When the other exhibition intern, my partner, could not come at the last minute, Jacopo was called in. The 23-year-old is an art student of the Accademia di Belle Arti di Venezia, and he has been helping out the Biennale during semester breaks. This is the first time he works for the Hong Kong exhibition. Contrary to Francesco, Jacopo is soft-spoken and relaxed, and he prefers espresso. After the initial days he has grown accustomed to the venue and is a ready helping hand, and can explain the exhibition to visitors from his own knowledge of art. During slower hours we would exchange about Venice, art, cinema, etc. He told me to visit San Servolo island where he goes to school, wherein also are the Cuban and Syrian Pavilions. Francesco and Jacopo constitute the good and the bad cops at the Hong Kong exhibition, though they do not quite agree as to who is the bad one. Such is the wonderful Italian team I worked with during my 6 weeks’ internship in Venice, and I assume that when they converse in Italian between themselves they are only speaking well of Hong Kong.
Nunung Mulyani from the Indonesian Pavilion, Venice Biennale, July 2019
Not all the national representations at the Biennale can afford to send someone from their home countries. Most of the time you find bored local students playing with their smartphones at the reception, leaving the visitors to their own devices. But I have been fortunate to meet some new friends from the other pavilions during my stay. “Nunu” Nunung Mulyani works at the Indonesian Pavilion and is a student of Health Economics at Bologna University. Everyday after hours we would find her outside our venue, waiting for her other colleagues at the Arsenale. From the exchange of greetings to the exchange of favours, Nunu, always sincere, polite and obliging with a sweet smile on her face, has become one of the first Venice Biennale staff friends of ours.
Mariana Yaremchyshyna (right) from the Ukrainian Pavilion, Venice Biennale, July 2019
I remember Mariana when she visited the Hong Kong exhibition, for she did something quite extraordinary which I am not prepared to tell here. Some time later I saw her again at the Ukrainian Pavilion, and I realised that we were actually colleagues. Recognising me, Mariana began telling me all the stories about and behind the legendary project of the Ukrainian Pavilion which involved an aircraft that was supposed to fly over the Giardini on the opening day but did not. Then, finding a comrade in me, she moved on to talk of her troubles in Venice (and in life). There I learned something about the different organisations of the different national representations at the Biennale. Before leaving Venice, Mariana brought me a piece of uncut Murano glass as a memento. Sadly I had nothing to give in return, only a vague promise to keep in touch and maybe meet again somewhere in the future.
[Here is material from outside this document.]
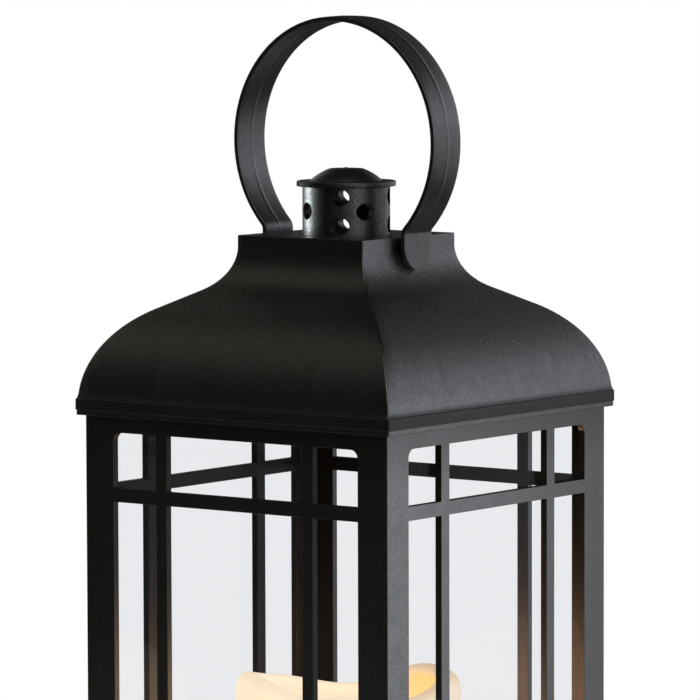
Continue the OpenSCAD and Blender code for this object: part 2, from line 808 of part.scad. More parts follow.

Ben (left) from the New Zealand Pavilion, Venice Biennale, July 2019
The challenge to the idea of nationality happens not just in the choice of artists in the Biennale this year. From the New Zealand Pavilion, Ben is born of parents from Hong Kong and Taiwan. Because of our shared heritage, we talked about what was happening in Hong Kong. It happened one day when he came into the Hong Kong exhibition and invited us to “Spritz Sunday,” an informal social gathering for the exhibition staff at the Biennale, which he initiated, so that we would not remain on each our own lonely islands without encountering the world that is literally happening out there. What is international exchange if not this, the exhibition staff of all the national representations coming together to complain about their impossible visitors and difficulties at home over a glass of spritz?